Minister announces natural gas price cuts for April

Production Reconstruction, Environment and Energy Minister Panayiotis Lafazanis has announced a “considerable reduction” in natural gas price levels to be implemented in April.

“Natural gas prices will be significantly reduced in April. We have held discussions with DEPA (Public Gas Corporation) and announcements will be made,” the minister noted, without going into further detail. Lafazanis also noted that reductions would be made to electricity rates.

Commenting on the stalled sale of a 66 percent share of DESFA, Greece’s Natural Gas Transmission System Operator, to Azeri company Socar, Lafazanis described the attempted sale’s characterization – as a privatization deal – as “paradoxical”.

The minister noted the process was not a privatization but, instead, a case of renationalization, as, if the deal were to proceed, the company’s control would be transferred from the Greek state to the Azeri state, in other words, from one state to another.

“Socar is an Azeri state company. If a company remains in the public sector, we call this anachronism, whereas if it is transferred to another state, to another state company, then reform, or modernization, has taken place,” noted Lafazanis, who heads the ruling leftist Syriza-led coalition’s radical left, or Left Platform.

Greece’s previous administration had reached a deal to sell a 66 percent of DESFA to the Azeri company but the agreement was stalled by a European Commission investigation over EU competition and energy security concerns. Last week, in a major twist to the plot, it was reported that the Azeri company was now behind the delay in search of a safe way out of the deal. Socar holds a 20 percent stake in the TAP (Trans Adriatic Pipeline) consortium developing the pipeline project to transmit Azeri gas to Europe via Greece.

“If we were in power and no [DESFA] sale procedure had taken place, we would most probably have not proceeded with the sale of a dynamic and profitable monopolistic public utility,” Lafazanis remarked. “There really was no reason for such an agreement. As we see it, privatizations linked to strategic sectors are inconceivable. But that’s what happened,” he added.
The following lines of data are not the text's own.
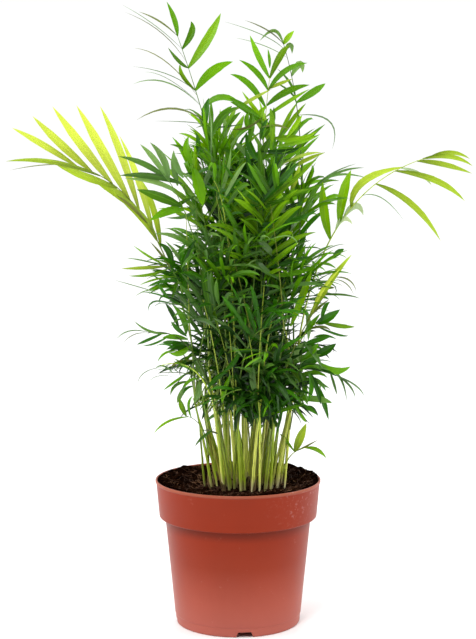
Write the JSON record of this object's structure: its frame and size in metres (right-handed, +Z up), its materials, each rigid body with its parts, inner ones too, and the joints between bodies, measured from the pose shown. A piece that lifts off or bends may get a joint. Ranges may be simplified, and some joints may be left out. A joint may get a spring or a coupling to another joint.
{
  "type": "potted parlour palm",
  "caption": "Bushy potted palm: a clump of slender upright stems with feathered fronds in a round plastic nursery pot with a collar, filled with soil.",
  "frame": {"origin": "middle of the pot's flat underside", "axes": "+Z up along the pot's axis and the stems; +X to the right and +Y away from the viewer, with the longest fronds to either side along X"},
  "size_m": [0.4598, 0.2296, 0.6402],
  "materials": {
    "pot": "satin terracotta-coloured plastic",
    "soil": "dark fibrous peat",
    "stem": "smooth pale green stalk",
    "leaf": "satin green leaf",
    "young_leaf": "satin yellow-green young leaf"
  },
  "bodies": {
    "root": {"pot": "pot", "soil": "soil", "stem_01": "stem", "stem_02": "stem", "stem_03": "stem", "stem_04": "stem", "stem_05": "stem", "stem_06": "stem", "stem_07": "stem", "stem_08": "stem", "stem_09": "stem", "stem_10": "stem", "stem_11": "stem", "stem_12": "stem", "stem_13": "stem", "stem_14": "stem", "stem_15": "stem", "stem_16": "stem", "stem_17": "stem", "stem_18": "stem", "stem_19": "stem", "stem_20": "stem", "stem_21": "stem", "stem_22": "stem", "stem_23": "stem", "stem_24": "stem", "stem_25": "stem", "stem_26": "stem", "stem_27": "stem", "stem_28": "stem", "fronds_01": "leaf", "fronds_02": "leaf", "fronds_03": "leaf", "fronds_04": "leaf", "fronds_05": "leaf", "fronds_06": "leaf", "fronds_07": "leaf", "fronds_08": "leaf", "fronds_09": "leaf", "fronds_10": "leaf", "fronds_11": "leaf", "fronds_12": "leaf", "fronds_13": "leaf", "fronds_14": "leaf", "fronds_15": "leaf", "fronds_16": "leaf", "fronds_17": "leaf", "fronds_18": "young_leaf", "fronds_19": "leaf", "fronds_20": "leaf", "fronds_21": "leaf", "fronds_22": "leaf", "fronds_23": "leaf", "fronds_24": "leaf", "fronds_25": "leaf", "fronds_26": "leaf", "fronds_27": "leaf", "fronds_28": "leaf"}
  },
  "joints": []
}
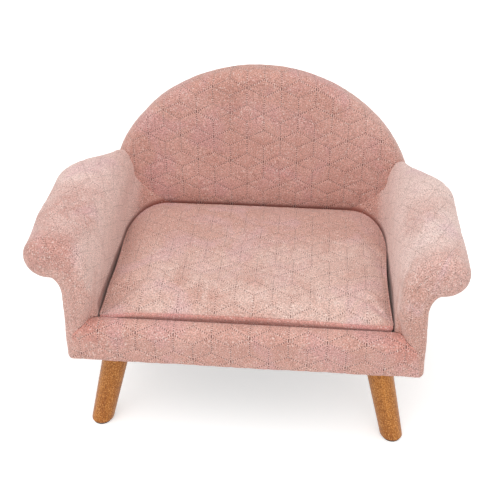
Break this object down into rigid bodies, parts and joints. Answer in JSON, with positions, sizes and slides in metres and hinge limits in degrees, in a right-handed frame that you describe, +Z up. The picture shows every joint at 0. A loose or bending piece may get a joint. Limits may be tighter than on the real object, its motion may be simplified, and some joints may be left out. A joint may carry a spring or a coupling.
{
  "type": "pet sofa bed",
  "caption": "Small quilted velvet sofa bed for a cat or small dog, with outward-rolled arms, a half-round back, a lift-out seat cushion and splayed wooden legs.",
  "frame": {"origin": "on the floor under the middle of the sofa's bounding box", "axes": "+Z up, -Y towards the open front of the seat, +X to the sitter's left, as seen from the front to the right"},
  "size_m": [0.604, 0.374, 0.4779],
  "materials": {
    "cover_velvet": "short-pile pink velvet, quilted",
    "cushion_velvet": "short-pile pink velvet, quilted",
    "foam": "open-cell foam",
    "dust_cloth": "black non-woven cloth",
    "leg_wood": "honey-stained and varnished",
    "felt": "pressed felt",
    "zinc_steel": "zinc plated",
    "zip_cloth": "woven tape with nylon coil",
    "zip_metal": "plated",
    "card": "pressed card",
    "plywood": "bare plywood",
    "pine": "bare planed pine"
  },
  "bodies": {
    "sofa": {"front_rail_cover": "cover_velvet", "left_arm_cover": "cover_velvet", "right_arm_cover": "cover_velvet", "back_cover": "cover_velvet", "back_rear_panel": "cover_velvet", "dust_cover": "dust_cloth", "front_rail_board": "pine", "left_side_rail": "pine", "right_side_rail": "pine", "back_board": "plywood", "left_arm_post": "plywood", "right_arm_post": "plywood", "left_arm_rib": "plywood", "right_arm_rib": "plywood", "left_rear_post": "pine", "right_rear_post": "pine", "left_side_panel": "card", "right_side_panel": "card", "left_roll_tube": "card", "right_roll_tube": "card", "corner_blocks": "pine", "deck_cleats": "pine", "rear_cleat": "pine", "centre_slat": "pine", "seat_deck": "plywood", "frame_screws": "zinc_steel", "leg_plates": "zinc_steel", "hanger_bolts": "zinc_steel", "plate_screws": "zinc_steel", "front_left_leg": "leg_wood", "front_right_leg": "leg_wood", "rear_left_leg": "leg_wood", "rear_right_leg": "leg_wood", "front_left_glide": "felt", "front_right_glide": "felt", "rear_left_glide": "felt", "rear_right_glide": "felt"},
    "cushion": {"cushion_cover": "cushion_velvet", "cushion_foam": "foam", "zip_tape": "zip_cloth"},
    "zip_pull": {"zip_slider": "zip_metal"}
  },
  "joints": [
    {"name": "cushion_lift", "type": "slide", "parent": "sofa", "child": "cushion", "axis": [0, 0, 1], "range_m": [0, 0.3]},
    {"name": "zip_slide", "type": "slide", "parent": "cushion", "child": "zip_pull", "axis": [-1, 0, 0], "range_m": [0, 0.21]}
  ]
}
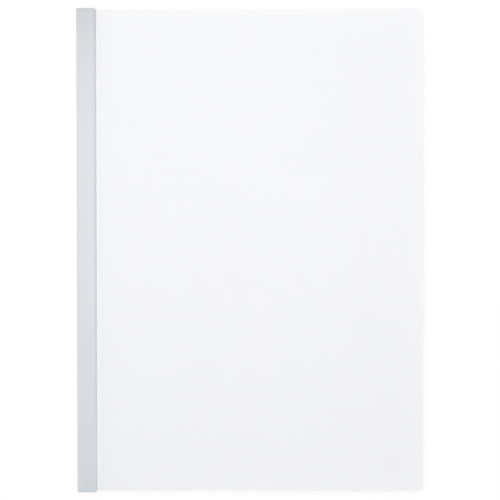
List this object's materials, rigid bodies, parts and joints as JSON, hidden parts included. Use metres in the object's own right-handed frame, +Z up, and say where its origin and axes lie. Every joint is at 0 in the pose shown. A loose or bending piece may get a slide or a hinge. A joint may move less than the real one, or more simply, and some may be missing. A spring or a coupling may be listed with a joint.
{
  "type": "slide-bar clip folder",
  "caption": "Closed A4 report folder: a folded milky plastic cover gripped along its spine by an extruded slide bar that clamps loose sheets.",
  "frame": {"origin": "middle of the folder's footprint, on the table", "axes": "+X from the slide bar to the covers' free edges, +Y along the bar towards the top of the folder, +Z up through the closed covers"},
  "size_m": [0.2214, 0.31, 0.006],
  "materials": {
    "bar_plastic": "satin extruded plastic, grey-blue",
    "cover_sheet": "milky polypropylene sheet with a fine diamond emboss"
  },
  "bodies": {
    "back": {"back_cover": "cover_sheet"},
    "front": {"front_cover": "cover_sheet"},
    "bar": {"slide_bar": "bar_plastic"}
  },
  "joints": [
    {"name": "front_cover_hinge", "type": "hinge", "parent": "back", "child": "front", "pos_m": [-0.0952, 0, 0.00334], "axis": [0, -1, 0], "range_deg": [0, 145]},
    {"name": "bar_slide", "type": "slide", "parent": "back", "child": "bar", "axis": [0, 1, 0], "range_m": [-0.31, 0.31]}
  ]
}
Lafazanis reiterated that the Greek government would await the European Commission’s decision before making any moves.

Commenting on the TAP project, Lafazanis said the government supports the project but reminded that parties which stand to gain major benefits as a result of the infrastructure project’s crossing through Greece will need to compensate the country accordingly. The need for such an exchange had been neglected until now, the minister added.

“I raised this issue from the very beginning [of my tenure] with TAP and Azeri government officials,” Lafazanis said. “We’ve had positive development following a series of discussions. All sides have agreed that negotiations need to be based on the Greek government’s proposals.”

At the most recent meeting on the matter, a decision was reached to assemble a committee whose aim will be to deliver proposals that could satisfy both sides.

Greek move towards Russia on energy unsettling US officials

The recently elected leftist Syriza-led coalition government’s maneuvering aiming to shift Greece’s energy policy interests away from the US-European sphere of influence and closer to Russia, as part of what the Greek administration is referring to as a “multi-sided policy with openings towards all directions,” has now also begun irriating US officials, besides EU officials.

Influential American government officials and energy-sector lobby group representatives have already reacted to a speech last night, filled with radical leftist thoughts and intentions, delivered by the Production Reconstruction, Environment and Energy Minister Panayiotis Lafazanis at the Athens Energy Forum, an event organized by the International New York Times.

Responding to Lafazanis’s speech, Robin Dunnigan, the US State Department Bureau of Energy Resources Deputy Assistant Secretary, noted: “You must not detach, or place emphasis on projects still years away from being actualized, or not yet feasible, such as Turkish Stream [Russian-backed alternative to the country’s withdrawn South Stream project], a plan that will not bring new natural gas to Europe, but old gas from a different route.”

During his preceding speech, the Greek energy minister noted the government’s “multidimensional energy policy will not allow the country to become an energy-sector banana republic and protectorate for anybody.” He also spoke of “large capitalist countries controlling energy options as a means of overruling smaller nations.”

“As for the minister’s speech, there are parts that we agree on and other parts where we disagree. We agree, for example, that energy policy crucially affects progress and prosperity and that we must ensure that cheap energy will remain accessible for all. The developments concerning Europe’s energy security not only affect our friends and allies but our energy security as well,” Dunnigan remarked. “Russia must remain a supplier, but not the only one. Many things still need to be done in southern Europe. I’ll begin with the Southern Gas Corridor and the importance for natural gas to be supplied from the Caspian region – non-Russian gas to Europe through Turkey and via the TAP pipeline crossing Greece. However, there are two problems. The first concerns financing and the second has to do with not detaching from our objective with projects such as Turkish Stream,” the US official continued.

TAP establishing Greece as geopolitical force, official notes

TAP (Trans Adriatic Pipeline) stands as a project of major significance for Greece, its wider positive impact including job creation, increased revenues, investor confidence improvement, and the country’s solidifying role as a key geopolitical player in the region, if not Europe, TAP’s External Affairs Director, Michael Hoffmann, stressed last night during a speech at the Athens Energy Forum.

Commenting on the project’s development, the TAP offcial noted that the objective is for construction to begin in 2016 and be completed in 2019 for test runs ahead of the pipeline’s scheduled commercial launch in 2020.

Hoffmann told the energy forum that some 350 Greek companies have held talks with the TAP consortium for sub-contracted work. He added that the compensation package has been announced for 55,000 property owners whose properties are to be expropriated for the project’s development. Initial agreements have been reached with owners, Hoffmann noted.